*3D code data:*
Start

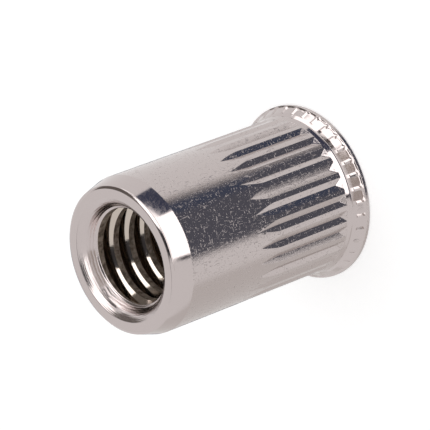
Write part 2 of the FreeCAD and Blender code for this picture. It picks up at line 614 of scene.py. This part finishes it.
# The table's top lies a hair below the nut, so that the two faces don't share a plane.
table_radius = 900
table_top = -0.02
table_glow = 0.46
table = bmesh.new()
bmesh.ops.create_circle(
    table, cap_ends=True, segments=96, radius=table_radius,
    matrix=Matrix.Translation((0, 0, table_top)),
)
table = finish_mesh(table, "table", millimetre)
table_white, tree = new_material("white_table")
paper = add_node(tree, "ShaderNodeBsdfDiffuse", {"Color": linear("#F2F2F2")})
lit = add_node(tree, "ShaderNodeMath", {
    0: plainly_seen(tree), 1: table_glow,
}, operation="MULTIPLY")
glow = add_node(tree, "ShaderNodeEmission", {
    "Color": linear("#FFFFFF"), "Strength": lit.outputs[0],
})
both = add_node(tree, "ShaderNodeAddShader", {0: paper.outputs[0], 1: glow.outputs[0]})
add_node(tree, "ShaderNodeOutputMaterial", {"Surface": both.outputs[0]})
table.data.materials.append(table_white)
table.visible_glossy = False
table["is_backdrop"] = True

# A broad, weak lamp overhead.
lamp = bpy.data.lights.new("overhead_lamp", "AREA")
lamp.shape = "DISK"
lamp.size = 0.35
lamp.energy = 0.2
lamp_stand = bpy.data.objects.new("overhead_lamp", lamp)
bpy.context.scene.collection.objects.link(lamp_stand)
lamp_stand.location = (0.12, 0.05, 0.40)
lamp_stand.rotation_euler = (-lamp_stand.location).to_track_quat("-Z", "Y").to_euler()
lamp_stand.visible_glossy = False

# The room is white where it is seen, and lights things at a little more than half of that.
room_light = 0.6
world = bpy.data.worlds.new("white_room")
world.use_nodes = True
world.node_tree.nodes.clear()
tree = world.node_tree
level = add_node(tree, "ShaderNodeMapRange", {
    "Value": plainly_seen(tree), "To Min": room_light, "To Max": 1.0,
})
air = add_node(tree, "ShaderNodeBackground", {
    "Color": linear("#FFFFFF"), "Strength": level.outputs[0],
})
add_node(tree, "ShaderNodeOutputWorld", {"Surface": air.outputs[0]})
bpy.context.scene.world = world

bpy.context.scene.view_settings.view_transform = "Standard"

# The camera looks down from 40 degrees above the table, turned until the foot points down to the
# left.
camera = bpy.data.cameras.new("camera")
camera.sensor_width = 36.0
camera.lens = 325.07
camera.clip_start = 0.01
camera.clip_end = 10.0
viewer = bpy.data.objects.new("camera", camera)
bpy.context.scene.collection.objects.link(viewer)
right = Vector((-0.352961, -0.600157, -0.717796))
up = Vector((0.935635, -0.228397, -0.269114))
back = Vector((-0.002432, -0.766581, 0.642143))
viewer.rotation_mode = "QUATERNION"
viewer.rotation_quaternion = Matrix((right, up, back)).transposed().to_quaternion()
viewer.location = (0.0, -0.2008177, 0.1766045)
bpy.context.scene.camera = viewer

low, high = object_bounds()
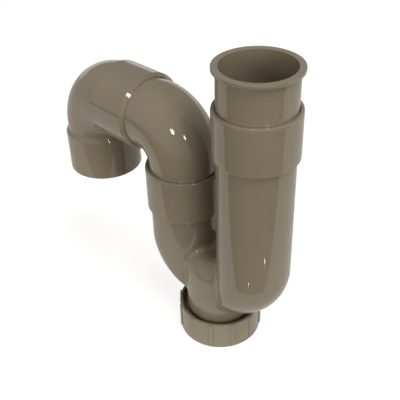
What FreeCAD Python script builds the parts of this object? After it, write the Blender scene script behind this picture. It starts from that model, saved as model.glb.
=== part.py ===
import FreeCAD, Part
import os
import math
import Sketcher
from FreeCAD import Vector

# Basin trap for 50 mm waste pipe, in millimetres, +Z up.
# The origin is the centre of the inlet sleeve's top face. The inlet leg's axis is Z. The outlet
# leg and the outlet run lie at -X of it, in the XZ plane.

SIZES = [
    # pipe and sleeve
    ("pipe_radius", 25.0, "outside of every plain pipe end"),
    ("pipe_wall", 1.8, "wall of the plain pipe"),
    ("collar_radius", 27.5, "collar round the sleeve's top"),
    ("collar_thickness", 2.5, "height of that collar"),
    ("sleeve_stand", 26.3, "how far the sleeve stands above the inlet socket"),
    # sockets
    ("socket_radius", 27.8, "outside of every socket"),
    ("socket_depth", 30.0, "depth of every socket, mouth to stop"),
    ("socket_clearance", 0.3, "gap round a plain pipe end in its socket"),
    ("socket_step", 2.8, "solid ring between a body socket's stop and its outer step"),
    ("elbow_step", 2.2, "the same ring on the elbow"),
    ("seat_gap", 0.3, "gap between a pipe end and its stop"),
    ("lead_in", 0.3, "widening of a socket's mouth"),
    ("lead_in_depth", 0.8, "depth of that widening"),
    # trap body
    ("body_radius", 25.4, "outside of both legs"),
    ("body_wall", 1.8, "wall of the legs"),
    ("leg_spacing", 64.0, "inlet axis to outlet axis"),
    ("outlet_rim_depth", 92.1, "sleeve's top to the outlet leg's rim"),
    ("leg_depth", 187.7, "sleeve's top to the lowest point of the dished feet"),
    ("dish_shift", 12.2, "centre of the dish, from the leg's axis towards the middle"),
    ("dish_margin", 1.0, "how much wider the dish is than the leg, on the leg's outer side"),
    ("foot_round", 5.0, "rounding between leg and dish"),
    # clean-out chamber and nozzle, midway between the legs
    ("chamber_radius", 24.4, "outside of the chamber and its neck"),
    ("chamber_wall", 2.4, "wall of the chamber and its neck"),
    ("chamber_rise", 40.0, "lowest point of the dished feet to the chamber's top"),
    ("shoulder_round", 10.0, "rounding round the chamber's top"),
    ("web_fillet", 3.5, "fillet where the chamber meets the legs"),
    ("neck_length", 16.5, "lowest point of the dished feet to the thread's top"),
    ("thread_radius", 27.3, "outside of the nozzle's threaded end"),
    ("thread_length", 12.2, "length of the threaded end"),
    # cap and seal
    ("cap_height", 23.0, "height of the cap"),
    ("cap_wall", 2.6, "wall of the cap round its thread, between its ribs"),
    ("cap_floor", 2.2, "thickness of the cap's floor"),
    ("thread_clearance", 0.3, "gap round the nozzle's thread in the cap"),
    ("mouth_widening", 0.7, "how much wider the cap's plain mouth is than its thread"),
    ("mouth_depth", 5.0, "depth of that mouth"),
    ("rib_count", 12, "grip ribs round the cap"),
    ("rib_width", 3.0, "width of a rib"),
    ("rib_height", 0.9, "how far a rib stands out"),
    ("rib_bevel", 0.4, "bevel along a rib's outer edges"),
    ("rib_root", 1.0, "how far a rib reaches into the cap's wall"),
    ("rib_foot", 3.8, "cap's underside to a rib's lower end"),
    ("seal_set_back", 0.2, "how much wider the seal's hole is than the nozzle's bore"),
    ("seal_thickness", 2.4, "thickness of the seal"),
    ("seal_clearance", 0.4, "gap round the seal in the cap"),
    ("seal_gap", 0.1, "gap between the nozzle's end and the seal"),
    # outlet bend and elbow
    ("bend_radius", 25.5, "centreline of the outlet bend"),
    ("bend_rise", 3.2, "outlet rim to the start of the bend"),
    ("run_reach", 7.8, "end of the bend to the elbow's mouth"),
    ("elbow_tube_radius", 26.2, "outside of the elbow between its sockets"),
    ("elbow_bore_radius", 23.4, "bore of the elbow between its stops"),
    ("elbow_radius", 26.5, "centreline of the elbow"),
    ("elbow_overlap", 1.4, "how far the elbow's curve starts inside its upper socket"),
    ("elbow_neck", 5.2, "end of the elbow's curve to the lower socket's step"),
    # small edges
    ("rim_round", 0.6, "rounding of a socket's rim"),
    ("step_round", 0.6, "rounding of a socket's step"),
    ("collar_round", 0.7, "rounding of the collar"),
    ("pipe_chamfer", 0.8, "chamfer on a plain pipe end"),
    ("cap_round", 1.0, "rounding under the cap"),
]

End

*Task requirements:*
Repeat each record in full; every line must match exactly.

*Full solution:*
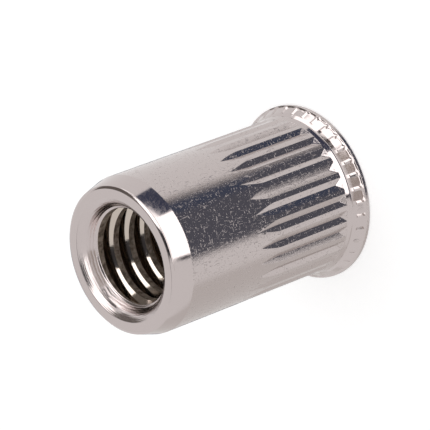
Write part 2 of the FreeCAD and Blender code for this picture. It picks up at line 614 of scene.py. This part finishes it.
# The table's top lies a hair below the nut, so that the two faces don't share a plane.
table_radius = 900
table_top = -0.02
table_glow = 0.46
table = bmesh.new()
bmesh.ops.create_circle(
    table, cap_ends=True, segments=96, radius=table_radius,
    matrix=Matrix.Translation((0, 0, table_top)),
)
table = finish_mesh(table, "table", millimetre)
table_white, tree = new_material("white_table")
paper = add_node(tree, "ShaderNodeBsdfDiffuse", {"Color": linear("#F2F2F2")})
lit = add_node(tree, "ShaderNodeMath", {
    0: plainly_seen(tree), 1: table_glow,
}, operation="MULTIPLY")
glow = add_node(tree, "ShaderNodeEmission", {
    "Color": linear("#FFFFFF"), "Strength": lit.outputs[0],
})
both = add_node(tree, "ShaderNodeAddShader", {0: paper.outputs[0], 1: glow.outputs[0]})
add_node(tree, "ShaderNodeOutputMaterial", {"Surface": both.outputs[0]})
table.data.materials.append(table_white)
table.visible_glossy = False
table["is_backdrop"] = True

# A broad, weak lamp overhead.
lamp = bpy.data.lights.new("overhead_lamp", "AREA")
lamp.shape = "DISK"
lamp.size = 0.35
lamp.energy = 0.2
lamp_stand = bpy.data.objects.new("overhead_lamp", lamp)
bpy.context.scene.collection.objects.link(lamp_stand)
lamp_stand.location = (0.12, 0.05, 0.40)
lamp_stand.rotation_euler = (-lamp_stand.location).to_track_quat("-Z", "Y").to_euler()
lamp_stand.visible_glossy = False

# The room is white where it is seen, and lights things at a little more than half of that.
room_light = 0.6
world = bpy.data.worlds.new("white_room")
world.use_nodes = True
world.node_tree.nodes.clear()
tree = world.node_tree
level = add_node(tree, "ShaderNodeMapRange", {
    "Value": plainly_seen(tree), "To Min": room_light, "To Max": 1.0,
})
air = add_node(tree, "ShaderNodeBackground", {
    "Color": linear("#FFFFFF"), "Strength": level.outputs[0],
})
add_node(tree, "ShaderNodeOutputWorld", {"Surface": air.outputs[0]})
bpy.context.scene.world = world

bpy.context.scene.view_settings.view_transform = "Standard"

# The camera looks down from 40 degrees above the table, turned until the foot points down to the
# left.
camera = bpy.data.cameras.new("camera")
camera.sensor_width = 36.0
camera.lens = 325.07
camera.clip_start = 0.01
camera.clip_end = 10.0
viewer = bpy.data.objects.new("camera", camera)
bpy.context.scene.collection.objects.link(viewer)
right = Vector((-0.352961, -0.600157, -0.717796))
up = Vector((0.935635, -0.228397, -0.269114))
back = Vector((-0.002432, -0.766581, 0.642143))
viewer.rotation_mode = "QUATERNION"
viewer.rotation_quaternion = Matrix((right, up, back)).transposed().to_quaternion()
viewer.location = (0.0, -0.2008177, 0.1766045)
bpy.context.scene.camera = viewer

low, high = object_bounds()
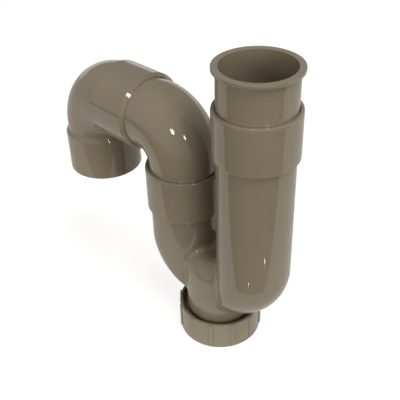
What FreeCAD Python script builds the parts of this object? After it, write the Blender scene script behind this picture. It starts from that model, saved as model.glb.
=== part.py ===
import FreeCAD, Part
import os
import math
import Sketcher
from FreeCAD import Vector

# Basin trap for 50 mm waste pipe, in millimetres, +Z up.
# The origin is the centre of the inlet sleeve's top face. The inlet leg's axis is Z. The outlet
# leg and the outlet run lie at -X of it, in the XZ plane.

SIZES = [
    # pipe and sleeve
    ("pipe_radius", 25.0, "outside of every plain pipe end"),
    ("pipe_wall", 1.8, "wall of the plain pipe"),
    ("collar_radius", 27.5, "collar round the sleeve's top"),
    ("collar_thickness", 2.5, "height of that collar"),
    ("sleeve_stand", 26.3, "how far the sleeve stands above the inlet socket"),
    # sockets
    ("socket_radius", 27.8, "outside of every socket"),
    ("socket_depth", 30.0, "depth of every socket, mouth to stop"),
    ("socket_clearance", 0.3, "gap round a plain pipe end in its socket"),
    ("socket_step", 2.8, "solid ring between a body socket's stop and its outer step"),
    ("elbow_step", 2.2, "the same ring on the elbow"),
    ("seat_gap", 0.3, "gap between a pipe end and its stop"),
    ("lead_in", 0.3, "widening of a socket's mouth"),
    ("lead_in_depth", 0.8, "depth of that widening"),
    # trap body
    ("body_radius", 25.4, "outside of both legs"),
    ("body_wall", 1.8, "wall of the legs"),
    ("leg_spacing", 64.0, "inlet axis to outlet axis"),
    ("outlet_rim_depth", 92.1, "sleeve's top to the outlet leg's rim"),
    ("leg_depth", 187.7, "sleeve's top to the lowest point of the dished feet"),
    ("dish_shift", 12.2, "centre of the dish, from the leg's axis towards the middle"),
    ("dish_margin", 1.0, "how much wider the dish is than the leg, on the leg's outer side"),
    ("foot_round", 5.0, "rounding between leg and dish"),
    # clean-out chamber and nozzle, midway between the legs
    ("chamber_radius", 24.4, "outside of the chamber and its neck"),
    ("chamber_wall", 2.4, "wall of the chamber and its neck"),
    ("chamber_rise", 40.0, "lowest point of the dished feet to the chamber's top"),
    ("shoulder_round", 10.0, "rounding round the chamber's top"),
    ("web_fillet", 3.5, "fillet where the chamber meets the legs"),
    ("neck_length", 16.5, "lowest point of the dished feet to the thread's top"),
    ("thread_radius", 27.3, "outside of the nozzle's threaded end"),
    ("thread_length", 12.2, "length of the threaded end"),
    # cap and seal
    ("cap_height", 23.0, "height of the cap"),
    ("cap_wall", 2.6, "wall of the cap round its thread, between its ribs"),
    ("cap_floor", 2.2, "thickness of the cap's floor"),
    ("thread_clearance", 0.3, "gap round the nozzle's thread in the cap"),
    ("mouth_widening", 0.7, "how much wider the cap's plain mouth is than its thread"),
    ("mouth_depth", 5.0, "depth of that mouth"),
    ("rib_count", 12, "grip ribs round the cap"),
    ("rib_width", 3.0, "width of a rib"),
    ("rib_height", 0.9, "how far a rib stands out"),
    ("rib_bevel", 0.4, "bevel along a rib's outer edges"),
    ("rib_root", 1.0, "how far a rib reaches into the cap's wall"),
    ("rib_foot", 3.8, "cap's underside to a rib's lower end"),
    ("seal_set_back", 0.2, "how much wider the seal's hole is than the nozzle's bore"),
    ("seal_thickness", 2.4, "thickness of the seal"),
    ("seal_clearance", 0.4, "gap round the seal in the cap"),
    ("seal_gap", 0.1, "gap between the nozzle's end and the seal"),
    # outlet bend and elbow
    ("bend_radius", 25.5, "centreline of the outlet bend"),
    ("bend_rise", 3.2, "outlet rim to the start of the bend"),
    ("run_reach", 7.8, "end of the bend to the elbow's mouth"),
    ("elbow_tube_radius", 26.2, "outside of the elbow between its sockets"),
    ("elbow_bore_radius", 23.4, "bore of the elbow between its stops"),
    ("elbow_radius", 26.5, "centreline of the elbow"),
    ("elbow_overlap", 1.4, "how far the elbow's curve starts inside its upper socket"),
    ("elbow_neck", 5.2, "end of the elbow's curve to the lower socket's step"),
    # small edges
    ("rim_round", 0.6, "rounding of a socket's rim"),
    ("step_round", 0.6, "rounding of a socket's step"),
    ("collar_round", 0.7, "rounding of the collar"),
    ("pipe_chamfer", 0.8, "chamfer on a plain pipe end"),
    ("cap_round", 1.0, "rounding under the cap"),
]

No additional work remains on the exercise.